Start of INFORMATION SHOWN

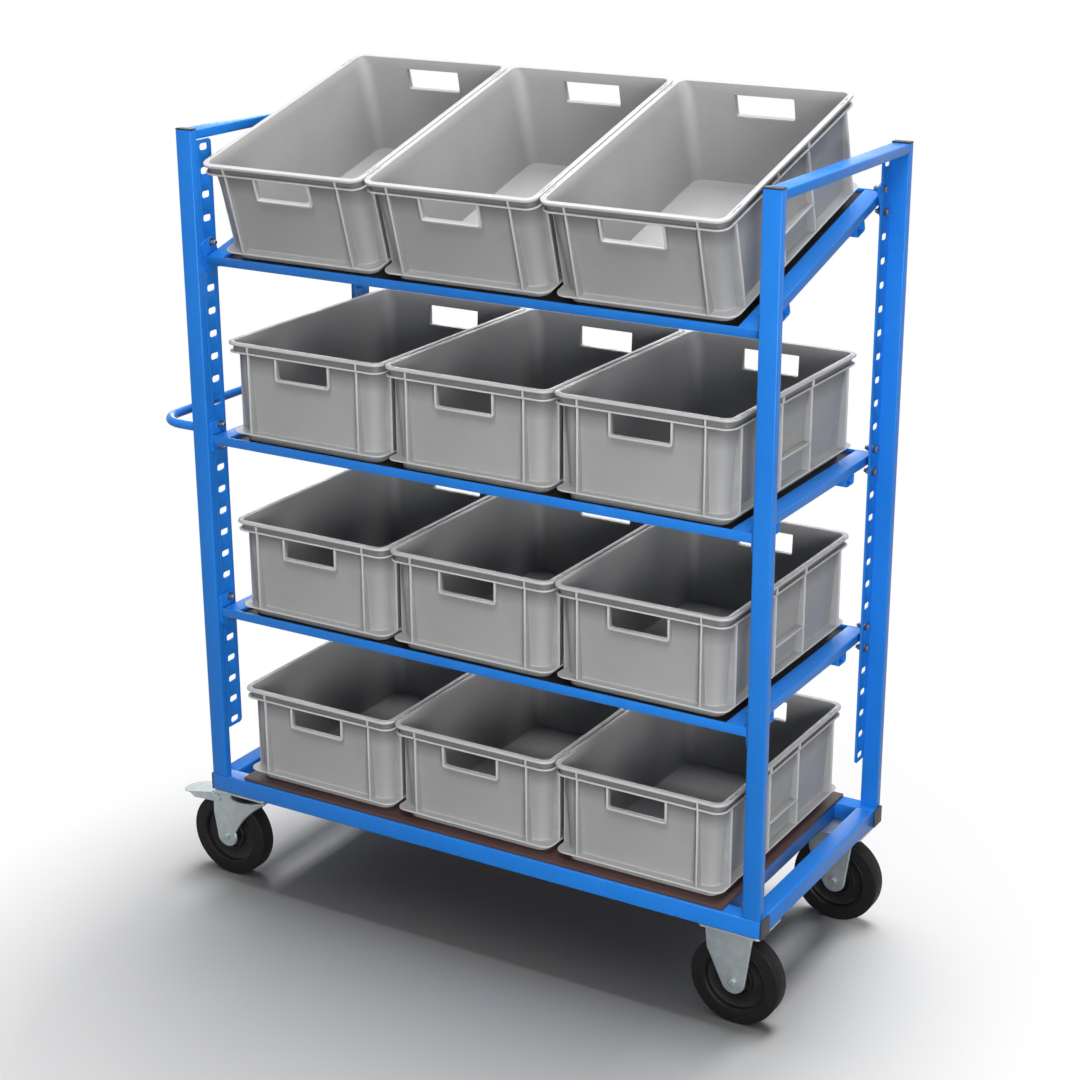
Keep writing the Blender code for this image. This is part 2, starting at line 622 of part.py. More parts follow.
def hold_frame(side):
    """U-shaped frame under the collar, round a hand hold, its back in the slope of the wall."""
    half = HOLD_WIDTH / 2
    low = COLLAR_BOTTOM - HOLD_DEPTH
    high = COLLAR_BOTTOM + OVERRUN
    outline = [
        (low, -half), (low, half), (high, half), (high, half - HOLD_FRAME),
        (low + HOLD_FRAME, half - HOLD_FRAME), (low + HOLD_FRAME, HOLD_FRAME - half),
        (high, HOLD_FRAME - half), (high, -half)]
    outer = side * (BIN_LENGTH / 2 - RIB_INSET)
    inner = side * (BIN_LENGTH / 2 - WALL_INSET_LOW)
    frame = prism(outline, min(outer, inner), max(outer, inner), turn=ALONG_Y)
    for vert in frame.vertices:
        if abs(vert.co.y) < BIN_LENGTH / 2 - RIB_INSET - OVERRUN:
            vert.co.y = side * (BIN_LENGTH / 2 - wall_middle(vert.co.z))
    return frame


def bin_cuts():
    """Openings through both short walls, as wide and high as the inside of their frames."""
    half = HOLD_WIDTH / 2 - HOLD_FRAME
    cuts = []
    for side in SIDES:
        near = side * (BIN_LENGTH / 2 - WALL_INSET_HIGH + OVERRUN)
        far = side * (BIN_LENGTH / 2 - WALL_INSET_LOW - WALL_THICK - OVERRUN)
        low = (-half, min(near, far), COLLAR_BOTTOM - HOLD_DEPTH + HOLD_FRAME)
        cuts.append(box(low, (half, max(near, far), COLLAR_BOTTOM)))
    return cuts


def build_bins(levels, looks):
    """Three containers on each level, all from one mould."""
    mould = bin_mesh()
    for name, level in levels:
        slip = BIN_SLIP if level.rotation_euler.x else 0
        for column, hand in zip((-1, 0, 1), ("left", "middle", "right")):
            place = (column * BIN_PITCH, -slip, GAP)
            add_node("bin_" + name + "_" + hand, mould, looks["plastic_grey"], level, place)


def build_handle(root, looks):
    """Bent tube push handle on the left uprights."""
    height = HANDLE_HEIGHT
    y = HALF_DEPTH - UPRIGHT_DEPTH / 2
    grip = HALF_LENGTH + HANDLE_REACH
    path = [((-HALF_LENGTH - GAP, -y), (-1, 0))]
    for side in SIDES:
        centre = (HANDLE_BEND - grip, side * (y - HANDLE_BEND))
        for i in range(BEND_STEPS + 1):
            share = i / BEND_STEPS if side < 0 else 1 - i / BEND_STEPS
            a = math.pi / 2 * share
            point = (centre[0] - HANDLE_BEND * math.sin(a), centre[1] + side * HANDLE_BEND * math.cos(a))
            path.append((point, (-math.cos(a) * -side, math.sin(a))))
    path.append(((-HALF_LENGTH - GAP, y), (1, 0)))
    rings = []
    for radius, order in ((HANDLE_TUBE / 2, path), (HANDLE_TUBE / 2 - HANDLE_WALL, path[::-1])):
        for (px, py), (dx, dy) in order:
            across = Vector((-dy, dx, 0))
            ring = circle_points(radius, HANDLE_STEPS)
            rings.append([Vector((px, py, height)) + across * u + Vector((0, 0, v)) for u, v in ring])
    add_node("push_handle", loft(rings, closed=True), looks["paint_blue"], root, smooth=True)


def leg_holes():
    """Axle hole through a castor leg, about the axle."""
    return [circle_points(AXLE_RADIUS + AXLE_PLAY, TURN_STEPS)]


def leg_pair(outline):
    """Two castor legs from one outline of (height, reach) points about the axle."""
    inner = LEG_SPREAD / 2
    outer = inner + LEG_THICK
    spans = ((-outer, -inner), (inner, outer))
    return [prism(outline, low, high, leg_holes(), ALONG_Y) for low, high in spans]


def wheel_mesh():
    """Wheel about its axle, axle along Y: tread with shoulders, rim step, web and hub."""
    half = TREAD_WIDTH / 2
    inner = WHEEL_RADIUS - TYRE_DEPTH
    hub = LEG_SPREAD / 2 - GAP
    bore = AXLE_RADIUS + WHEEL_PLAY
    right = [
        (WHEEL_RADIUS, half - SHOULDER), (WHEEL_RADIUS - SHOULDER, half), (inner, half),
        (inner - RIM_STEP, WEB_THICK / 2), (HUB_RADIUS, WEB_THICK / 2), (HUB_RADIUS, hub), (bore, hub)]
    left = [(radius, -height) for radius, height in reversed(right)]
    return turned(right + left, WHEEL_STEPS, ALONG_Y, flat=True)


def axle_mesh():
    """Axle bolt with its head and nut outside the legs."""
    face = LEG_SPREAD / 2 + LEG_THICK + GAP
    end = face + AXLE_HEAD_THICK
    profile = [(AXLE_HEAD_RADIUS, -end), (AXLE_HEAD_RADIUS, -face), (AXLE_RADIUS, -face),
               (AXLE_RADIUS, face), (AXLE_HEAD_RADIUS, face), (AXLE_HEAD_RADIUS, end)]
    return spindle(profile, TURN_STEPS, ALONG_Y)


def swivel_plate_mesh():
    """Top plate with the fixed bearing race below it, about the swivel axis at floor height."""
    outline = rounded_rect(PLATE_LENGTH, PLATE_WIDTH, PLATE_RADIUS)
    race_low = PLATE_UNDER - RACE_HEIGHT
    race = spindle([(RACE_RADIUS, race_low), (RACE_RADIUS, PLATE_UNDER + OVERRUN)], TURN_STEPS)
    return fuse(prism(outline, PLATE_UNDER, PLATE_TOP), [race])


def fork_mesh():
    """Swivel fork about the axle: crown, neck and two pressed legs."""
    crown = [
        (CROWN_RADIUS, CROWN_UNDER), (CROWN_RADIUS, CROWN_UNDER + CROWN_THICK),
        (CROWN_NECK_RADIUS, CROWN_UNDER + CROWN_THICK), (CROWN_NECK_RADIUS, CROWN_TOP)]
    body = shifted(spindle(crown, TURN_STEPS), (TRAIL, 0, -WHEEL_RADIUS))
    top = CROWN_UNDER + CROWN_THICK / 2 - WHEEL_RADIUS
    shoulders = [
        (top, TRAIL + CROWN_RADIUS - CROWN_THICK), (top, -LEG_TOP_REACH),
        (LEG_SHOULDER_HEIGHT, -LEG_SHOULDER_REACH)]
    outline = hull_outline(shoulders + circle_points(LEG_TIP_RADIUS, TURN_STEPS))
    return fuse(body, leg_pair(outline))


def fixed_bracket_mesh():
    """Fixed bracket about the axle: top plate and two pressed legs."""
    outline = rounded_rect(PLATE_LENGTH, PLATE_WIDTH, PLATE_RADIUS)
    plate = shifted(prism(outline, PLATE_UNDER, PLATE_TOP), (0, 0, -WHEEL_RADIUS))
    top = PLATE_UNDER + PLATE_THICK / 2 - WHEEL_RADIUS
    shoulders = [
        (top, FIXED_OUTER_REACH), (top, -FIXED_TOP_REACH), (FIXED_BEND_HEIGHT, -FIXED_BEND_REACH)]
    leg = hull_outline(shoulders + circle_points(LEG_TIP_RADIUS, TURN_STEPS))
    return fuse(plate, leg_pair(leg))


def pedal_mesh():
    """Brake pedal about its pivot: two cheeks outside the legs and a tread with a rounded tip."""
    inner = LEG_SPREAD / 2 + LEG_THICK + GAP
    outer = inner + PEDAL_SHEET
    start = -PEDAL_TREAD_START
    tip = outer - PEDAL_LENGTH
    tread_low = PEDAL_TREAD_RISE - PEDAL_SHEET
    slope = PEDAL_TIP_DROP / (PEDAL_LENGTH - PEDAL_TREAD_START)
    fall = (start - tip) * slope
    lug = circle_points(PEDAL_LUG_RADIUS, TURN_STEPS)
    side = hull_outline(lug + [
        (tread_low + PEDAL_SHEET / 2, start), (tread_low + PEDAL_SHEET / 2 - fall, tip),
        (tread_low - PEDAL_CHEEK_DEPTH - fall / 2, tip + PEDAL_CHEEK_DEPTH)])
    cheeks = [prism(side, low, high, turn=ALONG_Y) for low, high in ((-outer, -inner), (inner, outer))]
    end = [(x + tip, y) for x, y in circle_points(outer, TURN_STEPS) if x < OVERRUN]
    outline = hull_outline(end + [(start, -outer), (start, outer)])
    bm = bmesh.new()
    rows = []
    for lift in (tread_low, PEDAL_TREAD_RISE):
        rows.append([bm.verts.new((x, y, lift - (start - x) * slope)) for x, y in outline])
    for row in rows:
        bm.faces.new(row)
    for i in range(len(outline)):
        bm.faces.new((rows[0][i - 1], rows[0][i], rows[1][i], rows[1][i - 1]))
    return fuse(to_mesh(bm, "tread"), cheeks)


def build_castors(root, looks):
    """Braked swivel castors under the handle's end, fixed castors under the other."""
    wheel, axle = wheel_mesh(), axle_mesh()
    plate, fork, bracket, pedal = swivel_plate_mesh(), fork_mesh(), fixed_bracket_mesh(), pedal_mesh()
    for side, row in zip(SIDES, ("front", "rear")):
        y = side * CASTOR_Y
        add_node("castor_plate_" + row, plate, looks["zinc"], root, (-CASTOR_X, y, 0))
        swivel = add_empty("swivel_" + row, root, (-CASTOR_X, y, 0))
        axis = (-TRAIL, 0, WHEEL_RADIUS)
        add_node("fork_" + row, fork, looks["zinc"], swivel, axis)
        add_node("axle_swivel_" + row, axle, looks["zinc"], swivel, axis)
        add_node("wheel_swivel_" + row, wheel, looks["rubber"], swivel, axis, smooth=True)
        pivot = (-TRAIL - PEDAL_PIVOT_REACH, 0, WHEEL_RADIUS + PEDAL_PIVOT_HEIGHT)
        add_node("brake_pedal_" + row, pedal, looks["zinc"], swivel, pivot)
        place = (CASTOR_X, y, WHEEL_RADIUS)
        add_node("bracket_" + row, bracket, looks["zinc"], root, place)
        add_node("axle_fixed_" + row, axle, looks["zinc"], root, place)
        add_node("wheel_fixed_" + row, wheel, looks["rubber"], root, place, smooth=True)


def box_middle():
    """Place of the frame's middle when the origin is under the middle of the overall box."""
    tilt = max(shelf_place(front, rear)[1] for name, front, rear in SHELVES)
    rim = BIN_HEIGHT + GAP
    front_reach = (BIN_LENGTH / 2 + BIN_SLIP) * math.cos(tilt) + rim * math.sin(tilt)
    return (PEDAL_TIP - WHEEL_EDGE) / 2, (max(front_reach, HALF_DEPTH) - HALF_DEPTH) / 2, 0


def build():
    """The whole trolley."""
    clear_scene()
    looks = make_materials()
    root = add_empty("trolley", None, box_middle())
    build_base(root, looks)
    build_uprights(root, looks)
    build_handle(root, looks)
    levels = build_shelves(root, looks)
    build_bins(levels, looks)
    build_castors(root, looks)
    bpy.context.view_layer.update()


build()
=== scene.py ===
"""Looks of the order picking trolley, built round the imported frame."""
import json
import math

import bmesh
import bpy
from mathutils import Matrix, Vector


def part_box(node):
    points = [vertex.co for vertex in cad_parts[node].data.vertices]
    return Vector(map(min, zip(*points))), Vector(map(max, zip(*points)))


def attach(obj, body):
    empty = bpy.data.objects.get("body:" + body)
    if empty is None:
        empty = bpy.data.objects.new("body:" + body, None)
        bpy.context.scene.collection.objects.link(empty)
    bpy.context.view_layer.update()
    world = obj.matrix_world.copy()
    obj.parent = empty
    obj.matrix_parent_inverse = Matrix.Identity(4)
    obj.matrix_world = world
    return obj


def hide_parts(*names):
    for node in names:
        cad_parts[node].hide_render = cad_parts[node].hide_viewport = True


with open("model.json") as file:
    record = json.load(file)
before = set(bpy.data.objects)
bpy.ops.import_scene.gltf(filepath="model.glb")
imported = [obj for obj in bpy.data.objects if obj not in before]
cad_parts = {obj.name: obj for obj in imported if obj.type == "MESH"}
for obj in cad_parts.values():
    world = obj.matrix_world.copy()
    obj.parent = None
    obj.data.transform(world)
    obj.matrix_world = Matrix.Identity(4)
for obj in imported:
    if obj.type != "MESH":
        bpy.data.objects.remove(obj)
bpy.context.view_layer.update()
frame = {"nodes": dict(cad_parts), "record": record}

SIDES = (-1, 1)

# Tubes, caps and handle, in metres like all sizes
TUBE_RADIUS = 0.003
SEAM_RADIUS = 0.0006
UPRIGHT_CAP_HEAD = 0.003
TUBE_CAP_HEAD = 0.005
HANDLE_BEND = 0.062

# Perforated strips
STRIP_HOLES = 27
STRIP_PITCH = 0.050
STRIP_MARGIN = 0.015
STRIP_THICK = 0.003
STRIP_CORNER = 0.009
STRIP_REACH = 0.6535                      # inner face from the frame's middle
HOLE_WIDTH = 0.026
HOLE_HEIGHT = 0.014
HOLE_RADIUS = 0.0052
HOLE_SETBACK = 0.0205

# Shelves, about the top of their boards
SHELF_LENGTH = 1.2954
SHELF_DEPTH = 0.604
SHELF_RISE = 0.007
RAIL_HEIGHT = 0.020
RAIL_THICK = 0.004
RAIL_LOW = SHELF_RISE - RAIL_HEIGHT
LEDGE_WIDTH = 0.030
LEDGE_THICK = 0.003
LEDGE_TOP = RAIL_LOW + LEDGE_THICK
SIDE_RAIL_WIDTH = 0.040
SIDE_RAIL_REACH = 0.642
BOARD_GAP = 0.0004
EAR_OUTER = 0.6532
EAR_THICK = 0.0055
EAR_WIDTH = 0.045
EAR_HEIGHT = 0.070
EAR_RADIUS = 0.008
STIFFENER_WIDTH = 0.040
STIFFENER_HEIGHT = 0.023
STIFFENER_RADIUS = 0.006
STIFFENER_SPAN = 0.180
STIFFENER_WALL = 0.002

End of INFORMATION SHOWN

[DO THIS]: Everything from the first line above up to and including the line that contains "return frame" should be printed exactly; please print only that.

[REPLY TO THE EXERCISE]:
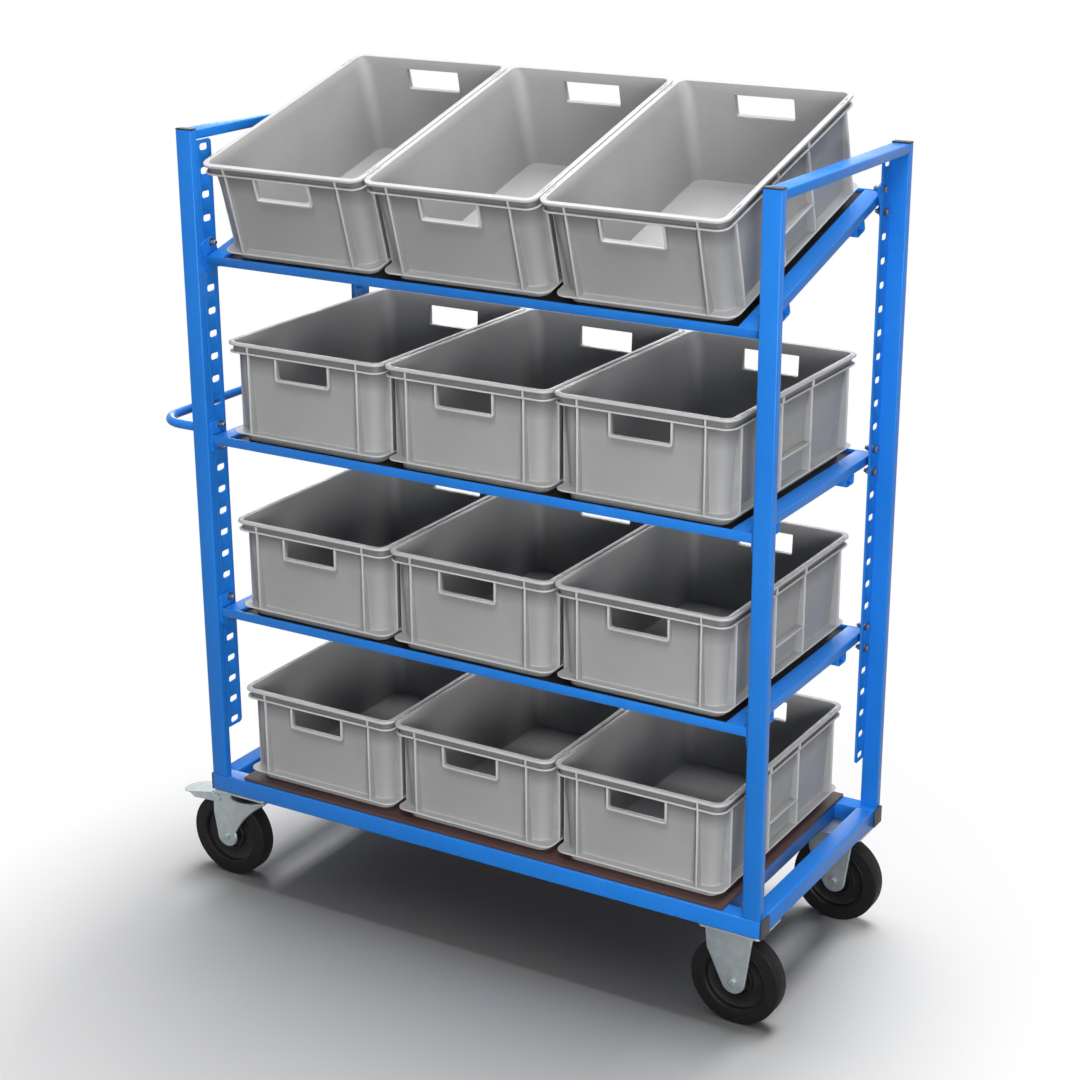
Keep writing the Blender code for this image. This is part 2, starting at line 622 of part.py. More parts follow.
def hold_frame(side):
    """U-shaped frame under the collar, round a hand hold, its back in the slope of the wall."""
    half = HOLD_WIDTH / 2
    low = COLLAR_BOTTOM - HOLD_DEPTH
    high = COLLAR_BOTTOM + OVERRUN
    outline = [
        (low, -half), (low, half), (high, half), (high, half - HOLD_FRAME),
        (low + HOLD_FRAME, half - HOLD_FRAME), (low + HOLD_FRAME, HOLD_FRAME - half),
        (high, HOLD_FRAME - half), (high, -half)]
    outer = side * (BIN_LENGTH / 2 - RIB_INSET)
    inner = side * (BIN_LENGTH / 2 - WALL_INSET_LOW)
    frame = prism(outline, min(outer, inner), max(outer, inner), turn=ALONG_Y)
    for vert in frame.vertices:
        if abs(vert.co.y) < BIN_LENGTH / 2 - RIB_INSET - OVERRUN:
            vert.co.y = side * (BIN_LENGTH / 2 - wall_middle(vert.co.z))
    return frame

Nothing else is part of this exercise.